Костя смотрел на нее молча.
- А.. А как ты к этому относишься?.. – спросила Ирина Александровна. – Все-таки в моем возрасте!..
- Ну что ты опять про возраст?.. Тебе ведь еще только тридцать четыре. Вся жизнь впереди!.. – сказал Костя с вымученной улыбкой.
Но Ирина Александровна этого не увидела.
- Да, ты прав, - кивнула она с таким видом, как будто опять к чему-то прислушивается. – Я чувствую себя сейчас такой юной!.. Я чувствую себя такой, какой была, когда вынашивала тебя!..
- Там девочка. – сказал Костя неожиданно для себя самого.
Глаза Ирины Александровны расширились.
- Ты знаешь, мне тоже так кажется!.. – прошептала она.
- А мне не кажется. Я просто уверен. – сказал Костя. – Там точно девочка. Настоящая!..
Ирина Александровна робко улыбнулась.
- А разве Катя была не настоящей?..
- Катя была особенной… Была и есть.
- Да, да, конечно! Но родить девочку было бы так прекрасно!..

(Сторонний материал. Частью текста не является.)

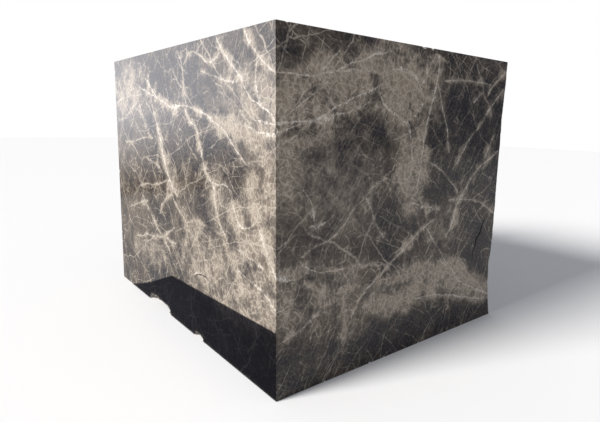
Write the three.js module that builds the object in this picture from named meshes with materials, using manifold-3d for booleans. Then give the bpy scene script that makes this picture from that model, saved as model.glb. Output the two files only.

- Почему – было бы?.. Это будет прекрасно!..
- Ты правда так думаешь?.. Ты не ревнуешь меня?.. Первенцы ведь очень болезненно переживают все такое…
- Это если первенцы малыши. А я-то уже не малыш. – как можно спокойнее сказал Костя.
- Да, да, конечно! Не малыш! – улыбнулась Ирина Александровна. – Ты у меня уже совсем большой мальчик. Спасибо тебе, мой родной, спасибо!..
Ирина Александровна нежно поцеловала Костю, и вышла, вся в своем собственном, совсем отдельном, материнском мире.
Только мир этот принадлежал сейчас не Косте.
«Ну вот, теперь мне точно нужно привыкать быть взрослым. Смена поколений, ничего не поделаешь!..» - с грустной иронией сказал он сам себе. – «Вот только страдать из-за этого я не буду!.. Наоборот, я буду радоваться, что все идет именно так. Ведь я знаю, мы будем счастливы все вместе!..»
Он говорил себе то, что думал.
Но, все равно, ему сейчас было так печально!..
И впервые за долгое время не с кем было разделить эту печаль…
2
Оставшиеся дни декабря пролетели очень быстро.
Аня в Дубравке была занята от зари и до зари. Собрав вокруг себя увлеченную ватагу сверстников, и девочек, и мальчиков, она вместе с учителями украшала школу. Дел хватало всем.
Костя в городе был занят не меньше, но не предводительствовал в каких-нибудь общественных делах, а усердно занимался учебой и подолгу сидел за компьютером. Он очень хотел закончить свою большую трехмерную композицию до праздника. Это был некий фантастический дворец, с зимними садами, бассейнами, школами, магазинами, производственными участками – в общем, всем тем, что нужно для комфортной жизни большого числа людей.
Костя знал, что эту его фантазию невозможно будет реализовать хоть когда-нибудь, но он просто хотел закончить ее.
И закончил к вечеру тридцатого декабря.
Тридцать первого утром они втроем – он, мама и Григорий – уехали в коттедж. Именно там они решили праздновать наступление нового года, а роль новогодней елки исполнила небольшая сосна, растущая во дворе. Чуть ли не целый день они украшали ее, и при этом им всем было так хорошо, что Костя даже позабыл на время о своей печали, одолевавшей его в последние дни.
Но печаль вернулась, прямо за праздничным столом.
Наблюдая за мамой и Григорием, Костя все время ловил себя на мысли, что они теперь не втроем – теперь они двое и один. Его мама теперь была женой Григория, в свой срок должна была стать мамой во второй раз, ну а Григорий не уставал радоваться своей роли мужа и отца.
«Ей-богу, они прямо как дети!..» - с грустью думал Костя. – «Никак не могут наиграться в папу-маму!.. А что же будет, когда ребенок и в самом деле родится?..»
Косте стало совсем худо.
«Я – как древний мудрый старик. – подумал он. – Всех понимаю, всех принимаю, всех прощаю, даже не надеясь на то, что кто-то поймет и примет меня… Эх, скрыться бы в какой-нибудь пещере! И прожить там всю оставшуюся жизнь. Да только ведь не получится…»
Он взглянул на часы.
Было уже одиннадцать, и он не мог покинуть стол, пока не пробьет двенадцать.
Он едва дождался, пока истечет последний час уходящего года, и, пригубив свой бокал с шампанским, съел конфетку, пошел спать, сославшись на то, что очень устал.